A prominent Democratic leader on the south side of Chicago thinks President Trump should send in the National Guard — and says “probably half” of his colleagues agree, but are too afraid to say it.
Raymond Lopez, the Democratic alderman for Chicago’s 15th Ward, said the city would be foolish to pass up free help the White House is offering to help clean up the city’s crime-plagued streets once and for all.
“This is a very real war that we are fighting here, and we need every tool box to win it,” Lopez told The Post.
“If that means working with a Republican president to keep Chicagoans safe, then that is what we should be doing. We shouldn’t be playing politics with people’s lives,” he added.
Lopez has spent 10 years serving a diverse ward that sprawls across numerous neighborhoods on Chicago’s South Side — and has witnessed firsthand crime that’s left his community sometimes fearful to so much as walk down the street with their kids in the light of day.
“We have human traffickers connected with Tren de Aragua here selling women for $150 on Facebook Marketplace. I had high school students gunned down by a Venezuelan migrant on their way home from school a couple of weeks ago,” Lopez said of just some of the crime his ward has seen recently.
“We now even have gang versus gang warfare that’s taken an international turn because of some of the migrants that are here,” he said.
It’s such crime the White House says the National Guard could clean up with a deployment similar to the successful operations carried out in Washington, DC, that cut crime by 45% in August.
And while Trump has indicated that he’s made up his mind to send federal troops to the Windy City, so far nothing has happened and he continues to insist local leaders like Gov. JB Pritzker and Mayor Brandon Johnson should ask for help.
So far, neither have, nor have any prominent local Democrats — except for Lopez, who says “flat-out common sense” has allowed him to see the logic of just asking Trump to send in forces to bolster the desperately understaffed Chicago Police Department.
“I live this everyday,” he said. “I see in real terms, in real time, the criminality that exists in our communities and its impact on my residents and on law abiding people of Chicago who just want to get by, want to be able to go to work, drop our kids off, to sit on the front porch, not becoming the victim of violent crime.”
“I haven’t lost touch with that fact, and sadly, I think many in the Democratic elite have,” he added.
And while Lopez is one of the the only Democrats to break ranks from the “script” of resisting Trump, he thinks a large proportion of his local and left leaning colleagues privately agree that Chicago needs the Guard — but are scared what a billionaire like Gov.
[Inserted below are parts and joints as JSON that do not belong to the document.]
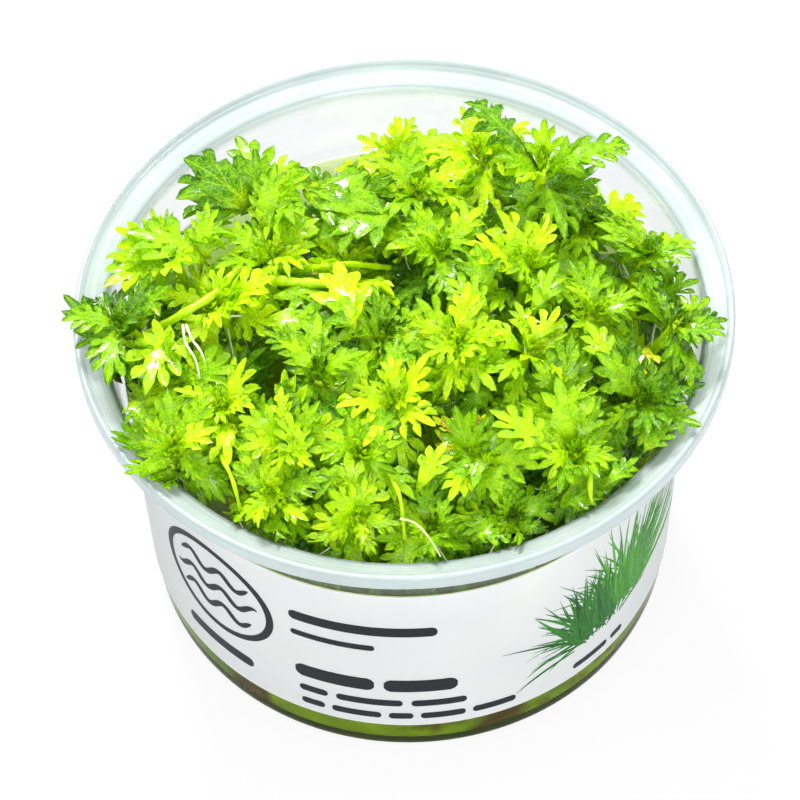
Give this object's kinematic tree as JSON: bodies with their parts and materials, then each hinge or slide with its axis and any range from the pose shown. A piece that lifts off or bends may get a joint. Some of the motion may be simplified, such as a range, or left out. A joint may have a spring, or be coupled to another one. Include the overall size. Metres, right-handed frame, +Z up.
{
  "type": "water violet in a clear growing cup",
  "caption": "Submersed aquarium plant with rosettes of lobed leaves on forked stems, rooted in gel in a clear flanged cup with a paper label round its wall.",
  "frame": {"origin": "middle of the cup's flat base, where it rests", "axes": "+Z up along the cup's axis, -Y towards the front of the label, +X to the viewer's right"},
  "size_m": [0.1016, 0.1, 0.075],
  "materials": {
    "clear_plastic": "gloss",
    "label_paper": "satin",
    "gel": "gloss",
    "stem": "satin",
    "leaf": "satin"
  },
  "bodies": {
    "root": {"cup": "clear_plastic", "label": "label_paper", "nutrient_gel": "gel", "stem_01": "stem", "stem_02": "stem", "stem_03": "stem", "stem_04": "stem", "stem_05": "stem", "stem_06": "stem", "stem_07": "stem", "stem_08": "stem", "stem_09": "stem", "stem_10": "stem", "stem_11": "stem", "stem_12": "stem", "stem_13": "stem", "stem_14": "stem", "stem_15": "stem", "stem_16": "stem", "stem_17": "stem", "stem_18": "stem", "stem_19": "stem", "stem_20": "stem", "stem_21": "stem", "leaf_rosette_01": "leaf", "leaf_rosette_02": "leaf", "leaf_rosette_03": "leaf", "leaf_rosette_04": "leaf", "leaf_rosette_05": "leaf", "leaf_rosette_06": "leaf", "leaf_rosette_07": "leaf", "leaf_rosette_08": "leaf", "leaf_rosette_09": "leaf", "leaf_rosette_10": "leaf", "leaf_rosette_11": "leaf", "leaf_rosette_12": "leaf", "leaf_rosette_13": "leaf", "leaf_rosette_14": "leaf", "leaf_rosette_15": "leaf", "leaf_rosette_16": "leaf", "leaf_rosette_17": "leaf", "leaf_rosette_18": "leaf", "leaf_rosette_19": "leaf", "leaf_rosette_20": "leaf", "leaf_rosette_21": "leaf", "leaf_rosette_22": "leaf", "leaf_rosette_23": "leaf", "leaf_rosette_24": "leaf", "leaf_rosette_25": "leaf", "leaf_rosette_26": "leaf", "leaf_rosette_27": "leaf", "leaf_rosette_28": "leaf", "leaf_rosette_29": "leaf", "leaf_rosette_30": "leaf", "leaf_rosette_31": "leaf", "leaf_rosette_32": "leaf", "leaf_rosette_33": "leaf", "leaf_rosette_34": "leaf", "leaf_rosette_35": "leaf"}
  },
  "joints": []
}
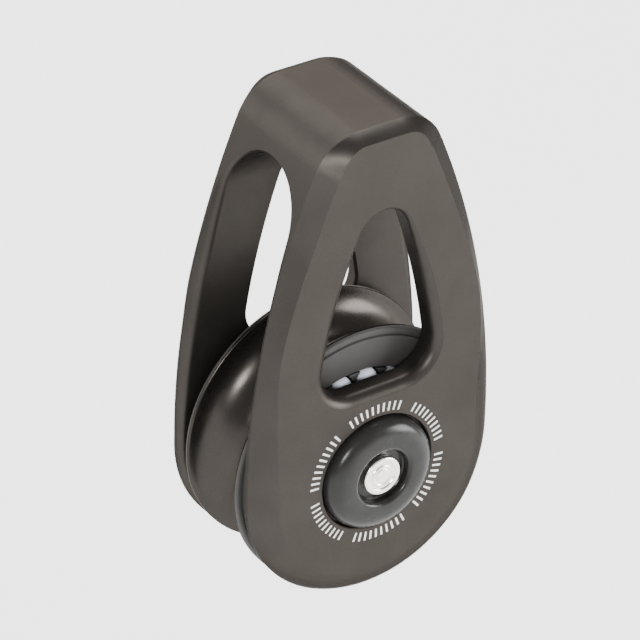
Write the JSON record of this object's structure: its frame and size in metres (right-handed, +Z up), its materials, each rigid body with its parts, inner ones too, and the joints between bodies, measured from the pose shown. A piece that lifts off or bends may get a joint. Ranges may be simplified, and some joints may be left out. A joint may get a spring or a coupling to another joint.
{
  "type": "single sheave block",
  "caption": "Single sheave block with a one-piece cheek frame, windowed cheeks for a strop, and a sheave turning on a bush with caged side balls.",
  "frame": {"origin": "on the block's middle planes, at the height of the tops of the cheek windows, where a strop bears and the block hangs", "axes": "+Z up to the crown, +Y along the axle towards the rear cheek, +X across the cheeks"},
  "size_m": [0.04, 0.027, 0.0744],
  "materials": {
    "anodised_frame": "satin, hard anodised dark grey, fine blasted grain",
    "anodised_sheave": "satin to semi-gloss, turned and anodised dark grey",
    "hub_cap": "smooth, semi-gloss dark grey",
    "stainless": "turned stainless steel with fine concentric tool marks",
    "bush_composite": "matt wound fibre composite",
    "cage_nylon": "matt black moulded nylon",
    "ball_acetal": "smooth white acetal"
  },
  "bodies": {
    "block_frame": {"frame": "anodised_frame", "front_hub_cap": "hub_cap", "rear_hub_cap": "hub_cap", "axle_pin": "stainless", "axle_sleeve": "stainless"},
    "sheave_wheel": {"sheave": "anodised_sheave", "composite_bush": "bush_composite"},
    "front_ball_set": {"front_ball_cage": "cage_nylon", "front_ball_01": "ball_acetal", "front_ball_02": "ball_acetal", "front_ball_03": "ball_acetal", "front_ball_04": "ball_acetal", "front_ball_05": "ball_acetal", "front_ball_06": "ball_acetal", "front_ball_07": "ball_acetal", "front_ball_08": "ball_acetal", "front_ball_09": "ball_acetal", "front_ball_10": "ball_acetal", "front_ball_11": "ball_acetal", "front_ball_12": "ball_acetal", "front_ball_13": "ball_acetal", "front_ball_14": "ball_acetal", "front_ball_15": "ball_acetal", "front_ball_16": "ball_acetal", "front_ball_17": "ball_acetal", "front_ball_18": "ball_acetal"},
    "rear_ball_set": {"rear_ball_cage": "cage_nylon", "rear_ball_01": "ball_acetal", "rear_ball_02": "ball_acetal", "rear_ball_03": "ball_acetal", "rear_ball_04": "ball_acetal", "rear_ball_05": "ball_acetal", "rear_ball_06": "ball_acetal", "rear_ball_07": "ball_acetal", "rear_ball_08": "ball_acetal", "rear_ball_09": "ball_acetal", "rear_ball_10": "ball_acetal", "rear_ball_11": "ball_acetal", "rear_ball_12": "ball_acetal", "rear_ball_13": "ball_acetal", "rear_ball_14": "ball_acetal", "rear_ball_15": "ball_acetal", "rear_ball_16": "ball_acetal", "rear_ball_17": "ball_acetal", "rear_ball_18": "ball_acetal"}
  },
  "joints": [
    {"name": "sheave_spin", "type": "hinge", "parent": "block_frame", "child": "sheave_wheel", "pos_m": [0, 0, -0.042], "axis": [0, 1, 0], "continuous": true},
    {"name": "front_ball_roll", "type": "hinge", "parent": "block_frame", "child": "front_ball_set", "pos_m": [0, 0, -0.042], "axis": [0, 1, 0], "continuous": true},
    {"name": "rear_ball_roll", "type": "hinge", "parent": "block_frame", "child": "rear_ball_set", "pos_m": [0, 0, -0.042], "axis": [0, 1, 0], "continuous": true}
  ],
  "couplings": [
    {"joint": "front_ball_roll", "follows": "sheave_spin", "ratio": 0.5},
    {"joint": "rear_ball_roll", "follows": "sheave_spin", "ratio": 0.5}
  ]
}
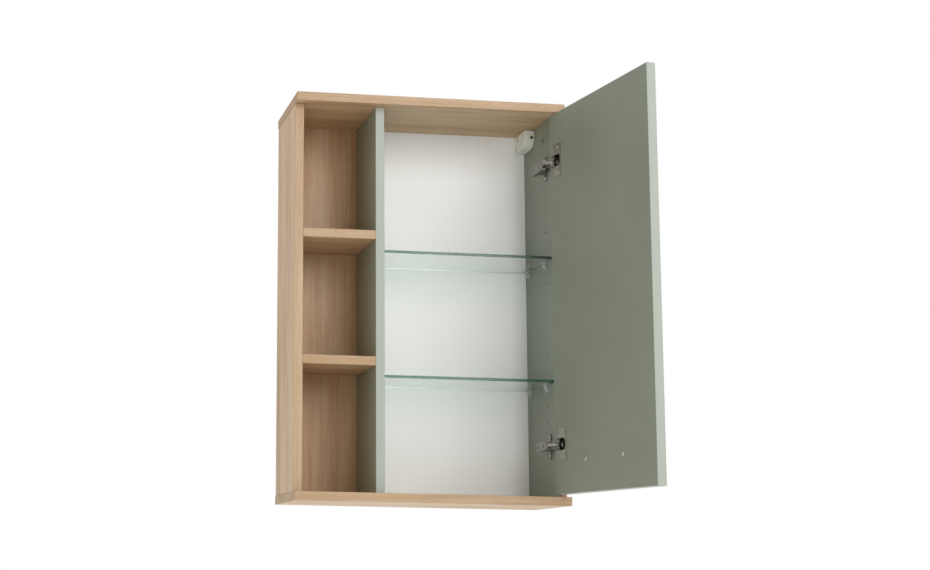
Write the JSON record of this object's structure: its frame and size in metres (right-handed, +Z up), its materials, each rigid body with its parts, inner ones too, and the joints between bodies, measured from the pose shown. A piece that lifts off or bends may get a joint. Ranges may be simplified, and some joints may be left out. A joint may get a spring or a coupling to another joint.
{
  "type": "medicine cabinet with mirror",
  "caption": "Wall-hung bathroom cabinet with an open shelf niche and, behind a hinged mirror door, a compartment with glass shelves.",
  "frame": {"origin": "middle of the top panel's rear edge face, on the wall plane", "axes": "+X to the right as seen by someone in front of the cabinet, +Y into the wall, +Z up; the door stands open in the rest pose"},
  "size_m": [0.5581, 0.5325, 0.736],
  "materials": {
    "oak_decor": "light oak grain, satin",
    "green_decor": "grey-green paint film, satin",
    "two_tone_decor": "light oak outside and on the front edge, grey-green inside, satin",
    "white_decor": "white film, satin",
    "clear_glass": "clear float glass with green edges",
    "silvered_glass": "silvered glass with a fine ground edge",
    "foam_tape": "double-sided foam tape",
    "beech_dowel": "fluted beech",
    "zinc_casting": "die-cast zinc alloy, nickel finish",
    "zinc_plate": "zinc-plated steel",
    "clear_plastic": "clear moulded plastic",
    "satin_bar": "satin nickel",
    "nickel_plate": "nickel-plated pressed steel",
    "screw_steel": "nickel-plated steel",
    "hanger_plastic": "off-white moulded nylon"
  },
  "bodies": {
    "cabinet": {"top_panel": "oak_decor", "bottom_panel": "oak_decor", "left_side_panel": "oak_decor", "open_shelf_upper": "oak_decor", "open_shelf_lower": "oak_decor", "back_panel_oak": "oak_decor", "divider_panel": "green_decor", "right_side_panel": "two_tone_decor", "back_panel_white": "white_decor", "glass_shelf_upper": "clear_glass", "glass_shelf_lower": "clear_glass", "carcass_dowels": "beech_dowel", "open_shelf_dowels": "beech_dowel", "cam_locks": "zinc_casting", "hinge_plate_lower": "zinc_casting", "hinge_plate_upper": "zinc_casting", "cam_bolts": "zinc_plate", "hanger_hook_left": "zinc_plate", "hanger_hook_right": "zinc_plate", "hanger_screws": "zinc_plate", "hanger_adjusters": "zinc_plate", "shelf_supports_upper": "clear_plastic", "shelf_supports_lower": "clear_plastic", "hinge_arm_lower": "nickel_plate", "hinge_arm_upper": "nickel_plate", "hinge_plate_screws": "screw_steel", "hinge_arm_screws": "screw_steel", "hinge_arm_pins": "screw_steel", "hanger_housing_left": "hanger_plastic", "hanger_housing_right": "hanger_plastic"},
    "hinge_outer_links": {"hinge_outer_link_lower": "nickel_plate", "hinge_outer_link_upper": "nickel_plate"},
    "hinge_inner_links": {"hinge_inner_link_lower": "nickel_plate", "hinge_inner_link_upper": "nickel_plate", "hinge_inner_link_pins": "screw_steel"},
    "door": {"door_board": "green_decor", "mirror_glass": "silvered_glass", "mirror_tape_pads": "foam_tape", "door_handle": "satin_bar", "handle_screws": "screw_steel", "hinge_cup_lower": "nickel_plate", "hinge_cup_upper": "nickel_plate", "hinge_cup_pins": "screw_steel", "hinge_cup_screws": "screw_steel"}
  },
  "joints": [
    {"name": "outer_link_swing", "type": "hinge", "parent": "cabinet", "child": "hinge_outer_links", "pos_m": [0.2209, -0.1814, -0.101], "axis": [0, 0, 1], "range_deg": [-3, 50.2]},
    {"name": "door_swing", "type": "hinge", "parent": "hinge_outer_links", "child": "door", "pos_m": [0.22976, -0.19758, -0.101], "axis": [0, 0, 1], "range_deg": [-148, 7.5]},
    {"name": "inner_link_swing", "type": "hinge", "parent": "cabinet", "child": "hinge_inner_links", "pos_m": [0.2138, -0.1882, -0.101], "axis": [0, 0, 1], "range_deg": [-1, 13]}
  ],
  "couplings": [
    {"joint": "outer_link_swing", "follows": "door_swing", "ratio": -0.33784},
    {"joint": "inner_link_swing", "follows": "door_swing", "ratio": -0.08694}
  ]
}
Pritzker could do to their careers if they speak up.
“I’d say probably half the city council is in favor of it,” Lopez said, adding that they are “overwhelmingly Democratic from various ethnic backgrounds.”
“I don’t know if anyone is willing to stand up against the billionaire governor because of fear that he would dump money into their opponent’s campaigns,” he said. “But I think there is definitely quiet support between my colleagues and other individuals.”
And he thinks the everyday Chicagoans of Ward 15 even “overwhelmingly” support Trump’s National guard plans.
“They see through the gaslighting that’s going on by many of my colleagues and peers, who are just content on pushing forward the anti-Trump narrative so they can appear to be doing something for the people of Chicago,” Lopez said.
So far, few other Chicago Democrats besides Lopez have spoken out in support of Trump’s plan. But one exception is former Cook’s County 1st Assistant State’s Attorney Robert Milan.
Milan was involved in previous operations that experimented with federal resources bolstering local police in 2016 and the early 2000s — both of which were massive successes, with the former dropping crime citywide by 41% during the single weekend it was tested.
He thinks asking Trump for the Guard is a no-brainer — but that local leaders are too focused on the political spats and pageantry that grab headlines.
“This isn’t a political issue. It’s a safety issue,” Milan said. “Nobody’s talking about the people getting killed in South and West Side.”
“It’s all about versus President Trump versus President Johnson. It’s not about the children, not about these poor families.”